С идеей «Вечного устоя» во многом согласен и вообще эта статья доставила мне большое удовольствие, хотя к стилю её должен несколько придраться. В погоне за образностью выражения Вы часто впадаете в цветистость, а цветистость всего на шаг от нагромождённости. Вы часто «поёте» и заслушиваетесь себя, и тем ненужно затемняете смысл, точно иногда боясь стать простым. <…>

В «Религиях Индии» Трубецкой очень пикантно, признаюсь, ново для меня, хотя и не без предвзятости, освещает восточную мораль, но в приёме изложения я вижу ошибку. Трубецкой глубоко верит в каждую букву Писания, и его фундамент сделан не из камня, а из буквы. Поэтому для человека, пускай проникнутого христианской моралью, но не её цитатами — здесь Прокофьев явно говорит о себе, — мысли Трубецкого кажутся золотом, как-то неустойчиво водружённым на глиняные ноги. Только сражаясь на территории и оружием противника, возможно покорять и обращать, иначе ни одна стрела не долетит. <…>

Бицилли нахватался много знаний, блещет словечками, за которыми надо лезть в энциклопедический словарь, но бестолковость его равна только его болтливости. Его статья подобна перепутанным страницам, то из географии, то из истории. Почему? Куда он ведёт? Читателю непонятно, да, похоже, и автору.

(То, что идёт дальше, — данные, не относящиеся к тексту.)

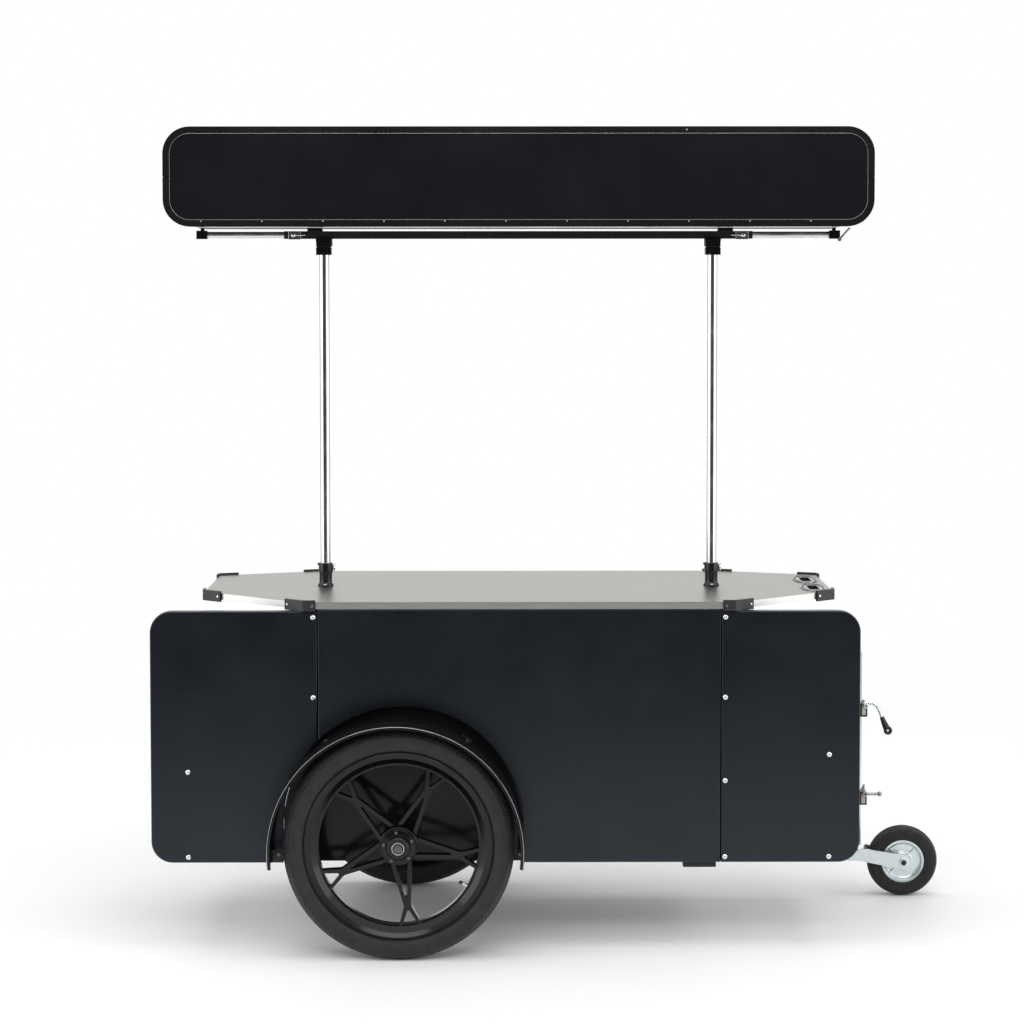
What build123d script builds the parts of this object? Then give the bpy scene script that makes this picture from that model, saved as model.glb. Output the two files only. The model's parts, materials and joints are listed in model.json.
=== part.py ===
"""Push vending cart: a wheeled steel counter with a worktop, a sign on two sliding posts and a jockey wheel.

Millimetres, +Z up. X runs along the counter, -Y faces the customer, +Y faces the seller. The origin is on the
ground under the middle of the overall box. Each sub-part is written to parts/NODE.step.
"""
import math
import os

from build123d import *

# ---- driving dimensions -------------------------------------------------------------------------------------
MIDDLE_X = -114.0  # middle of the counter, the posts and the sign
POST_Y = 49.0  # plane of the two posts
POST_HALF_SPAN = 531.0
POST_R = 14.25
POST_WALL = 1.5
GUIDE_R = POST_R + 3.0
POST_BOTTOM_Z = 770.0
RUNNING = 0.05  # radial clearance of a shaft in its hole

FACE_Y = 296.0  # outer face of the front and rear panels, either side of the middle
FRAME_Y = 271.0  # outer face of the frame tubes
SHEET = 2.0  # sheet steel of the panels
BEND_R = 4.0  # outer radius of a folded edge
BODY_BOTTOM_Z = 226.0
COUNTER_TOP_Z = 916.0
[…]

Ну, вот, миленький, — попроси меня дать отзыв, и я сейчас же начну дерзить. Но заверяю Вас, книга читалась с большим интересом, часто вслух, по вечерам, сидя под большой круглой лампой. <…>

Целую Вас, дорогой, крепко. Напишите, не очень ли Вы рассердились на мои разглагольствования про «На путях». И вообще напишите. Наша дача защищена горами с севера и юга, ветер бывает или с запада или с востока. Первый приносит дождь, второй — вёдро. Мы — то есть сам Прокофьев, Мария Григорьевна, Лина, Борис Верин — их прозвали «подъевропником» и «евразийцем».

Прозвище скифа принимаю, хотя один чикагский критик, комментируя программу, в которой стояла Скифская сюита, и писал, что «скифы — народ, кочевавший в степях юго-восточной России и известный частыми страданиями дизентерией».